ONE OF THE MOST DIFFICULT ASPECTS of working at the nanoscale is actually seeing the object being worked on. Biological structures like viruses are invisible to standard optical microscopes and difficult to capture in their native form with other imaging techniques. A multidisciplinary research group at UCLA has now teamed up to not only visualize a virus but also to use the results to adapt the virus so it can deliver medication instead of disease.
In a paper published in August 2010 in the journal Science, the UCLA scientists reveal an atomically accurate structure of the adenovirus that shows the interactions among its protein networks.
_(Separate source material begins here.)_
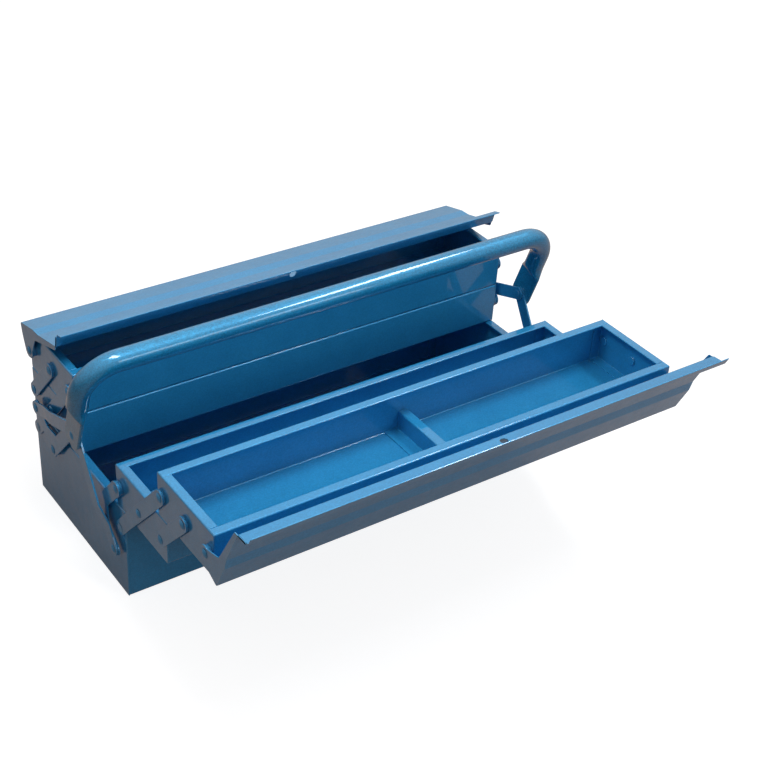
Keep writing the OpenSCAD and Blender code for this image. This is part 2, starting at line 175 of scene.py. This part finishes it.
# Smooth faces between sharp folds, an optional bevel in millimetres, and the piece's
# body, nodes and slot.
def finishPiece(name, mesh, body, nodes, material, bevel=0, sharp=meshing["sharp"]):
    mesh.materials.clear()
    mesh.materials.append(material)
    mesh.shade_smooth()
    mesh.set_sharp_from_angle(angle=math.radians(sharp))
    piece = bpy.data.objects.new(name, mesh)
    bpy.context.collection.objects.link(piece)
    if bevel:
        rounding = piece.modifiers.new("roundedEdges", "BEVEL")
        rounding.width = bevel * mm
        rounding.segments = 2
        rounding.limit_method = "ANGLE"
        rounding.angle_limit = math.radians(meshing["bevelFrom"])
        rounding.use_clamp_overlap = True
        rounding.harden_normals = False
    flatten = piece.modifiers.new("flatFaces", "WEIGHTED_NORMAL")
    flatten.keep_sharp = True
    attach(piece, body)
    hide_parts(*nodes)
    return piece


# A node's own shape: its loose triangles merged, flat faces joined, edges rounded.
def cadPiece(name, node, body, material, bevel):
    bm = bmesh.new()
    bm.from_mesh(frame["nodes"][node].data)
    bmesh.ops.remove_doubles(bm, verts=bm.verts, dist=meshing["nodeWeld"])
    bmesh.ops.dissolve_limit(
        bm, angle_limit=math.radians(meshing["flat"]), verts=bm.verts, edges=bm.edges
    )
    mesh = bpy.data.meshes.new(name)
    bm.to_mesh(mesh)
    bm.free()
    return finishPiece(name, mesh, body, [node], material, bevel, meshing["nodeSharp"])


# An sRGB hex colour as the linear values that a shader takes.
def colour(text):
    c = np.array([int(text[i : i + 2], 16) for i in (1, 3, 5)]) / 255
    linear = np.where(c <= 0.04045, c / 12.92, ((c + 0.055) / 1.055) ** 2.4)
    return (*linear.tolist(), 1.0)


# Adds a node, sets its values and links its inputs.
def addNode(tree, kind, inputs=None, **settings):
    node = tree.nodes.new(kind)
    for key, value in settings.items():
        setattr(node, key, value)
    for key, value in (inputs or {}).items():
        if isinstance(value, bpy.types.NodeSocket):
            tree.links.new(value, node.inputs[key])
        else:
            node.inputs[key].default_value = value
    return node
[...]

The work provides critical structural information for researchers around the world attempting to modify the adenovirus for use in vaccine and gene-therapy treatments for cancer.
Lily Wu, M.D., Ph.D., associate director of the UCLA Institute of Molecular Medicine and co-lead author of the study, and her group have been attempting to manipulate the adenovirus for use in gene therapy, but the lack of information about receptors on the virus’ surface had hampered their quest. Trying to visualize the adapted viruses “was like trying to piece together the components of a car in the dark, where the only way to see if you did it correctly was to try and turn the car on,” Dr. Wu says.
To achieve their goal, Dr. Wu and her collaborators teamed up with the California Nano-Systems Institute at UCLA to use cryo-electron microscopy to produce atomically accurate 3-D models of biological samples such as viruses.
“This breakthrough is a great leap forward,” Dr. Wu says. “If our work is successful, this therapy could be used to treat most forms of cancer.”